Later on the authorities of Bergamo conceived the idea that salt water might be
injurious to the masterpiece, and a perpetual injunction was obtained which
debarred the muchly harassed commercial traveller from sea bathing under any
circumstances. Altogether, he was fervently thankful when his firm of employers
found him a new range of activities in the neighbourhood of Bordeaux. His
thankfulness, however, ceased abruptly at the Franco-Italian frontier. An
imposing array of official force barred his departure, and he was sternly
reminded of the stringent law which forbids the exportation of Italian works of
art.
A diplomatic parley ensued between the Luxemburgian and Italian Governments, and
at one time the European situation became overcast with the possibilities of
trouble.
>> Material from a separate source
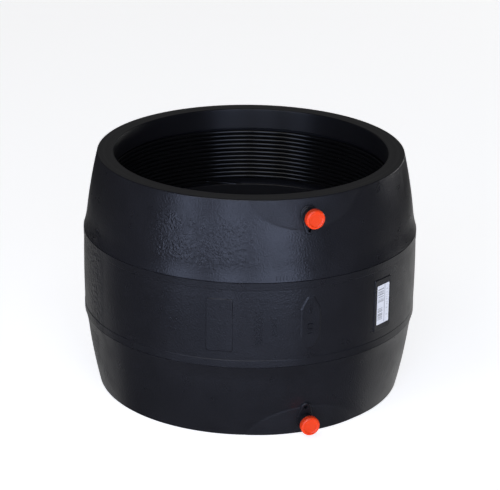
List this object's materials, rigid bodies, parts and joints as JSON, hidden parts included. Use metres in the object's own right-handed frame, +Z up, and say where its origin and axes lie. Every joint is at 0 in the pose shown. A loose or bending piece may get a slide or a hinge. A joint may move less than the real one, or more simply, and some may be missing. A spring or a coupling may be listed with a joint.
{
  "type": "electrofusion coupler",
  "caption": "Barrel-shaped black polyethylene electrofusion coupler with equal sockets, wound heating wire, capped terminals and fusion indicators.",
  "frame": {"origin": "centre of the lower end face, on the bore's axis", "axes": "+Z up along the bore's axis; both terminals face -Y; +X to the right of the terminals"},
  "size_m": [0.3889, 0.3975, 0.28],
  "materials": {
    "black_pe": "as moulded, fine orange peel",
    "wire_coating": "smooth extruded coating",
    "resistance_wire": "drawn wire",
    "terminal_brass": "turned",
    "shroud_black": "glossy moulded",
    "indicator_black": "moulded",
    "cap_orange": "glossy moulded",
    "label_white": "printed synthetic label"
  },
  "bodies": {
    "coupler": {"coupler_body": "black_pe", "winding_coating_upper": "wire_coating", "winding_coating_lower": "wire_coating", "bridge_coating": "wire_coating", "heating_wire_upper": "resistance_wire", "heating_wire_lower": "resistance_wire", "bridge_wire": "resistance_wire", "lead_wire_upper": "resistance_wire", "lead_wire_lower": "resistance_wire", "terminal_pin_upper": "terminal_brass", "terminal_pin_lower": "terminal_brass", "terminal_shroud_upper": "shroud_black", "terminal_shroud_lower": "shroud_black", "barcode_label": "label_white"},
    "cap_upper": {"terminal_cap_upper": "cap_orange"},
    "cap_lower": {"terminal_cap_lower": "cap_orange"},
    "indicator_upper": {"fusion_indicator_upper": "indicator_black"},
    "indicator_lower": {"fusion_indicator_lower": "indicator_black"}
  },
  "joints": [
    {"name": "cap_upper_pull", "type": "slide", "parent": "coupler", "child": "cap_upper", "axis": [0, -1, 0], "range_m": [0, 0.05]},
    {"name": "cap_lower_pull", "type": "slide", "parent": "coupler", "child": "cap_lower", "axis": [0, -1, 0], "range_m": [0, 0.05]},
    {"name": "indicator_upper_rise", "type": "slide", "parent": "coupler", "child": "indicator_upper", "axis": [0, -1, 0], "range_m": [0, 0.005]},
    {"name": "indicator_lower_rise", "type": "slide", "parent": "coupler", "child": "indicator_lower", "axis": [0, -1, 0], "range_m": [0, 0.005]}
  ]
}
But the Italian Government stood firm; it declined to concern itself in
the least with the fortunes or even the existence of Henri Deplis, commercial
traveller, but was immovable in its decision that the Fall of Icarus (by the
late Pincini, Andreas) at present the property of the municipality of Bergamo,
should not leave the country.
"The excitement died down in time, but the unfortunate Deplis, who was of a
constitutionally retiring disposition, found himself a few months later once
more the storm-centre of a furious controversy. A certain German art expert, who
had obtained from the municipality of Bergamo permission to inspect the famous
masterpiece, declared it to be a spurious Pincini, probably the work of some
pupil whom he had employed in his declining years. The evidence of Deplis on the
subject was obviously worthless, as he had been under the influence of the
customary narcotics during the long process of pricking in the design. The
editor of an Italian art journal refuted the contentions of the German expert
and undertook to prove that his private life did not conform to any modern
standard of decency. The whole of Italy and Germany were drawn into the dispute,
and the rest of Europe was soon involved in the quarrel. There were stormy
scenes in the Spanish Parliament, and the University of Copenhagen bestowed a
gold medal on the German expert (afterwards sending a commission to examine his
proofs on the spot), while two Polish schoolboys in Paris committed suicide to
show what they thought of the matter.
"Meanwhile, the unhappy human background fared no better than before, and it was
not surprising that he drifted into the ranks of Italian anarchists. Four times
at least he was escorted to the frontier as a dangerous and undesirable
foreigner, but he was always brought back as the Fall of Icarus (attributed to
Pincini, Andreas, early Twentieth Century). And then one day, at an anarchist
congress at Genoa, a fellow-worker, in the heat of debate, broke a phial full of
corrosive liquid over his back. The red shirt that he was wearing mitigated the
effects, but the Icarus was ruined beyond recognition. His assailant was
severely reprimanded for assaulting a fellow-anarchist and received seven years
imprisonment for defacing a national art treasure. As soon as he was able to
leave the hospital Henri Deplis was put across the frontier as an undesirable
alien.
"In the quieter streets of Paris, especially in the neighbourhood of the
Ministry of Fine Arts, you may sometimes meet a depressed, anxious-looking man,
who, if you pass him the time of day, will answer you with a slight Luxemburgian
accent. He nurses the illusion that he is one of the lost arms of the Venus de
Milo, and hopes that the French Government may be persuaded to buy him. On all
other subjects I believe he is tolerably sane."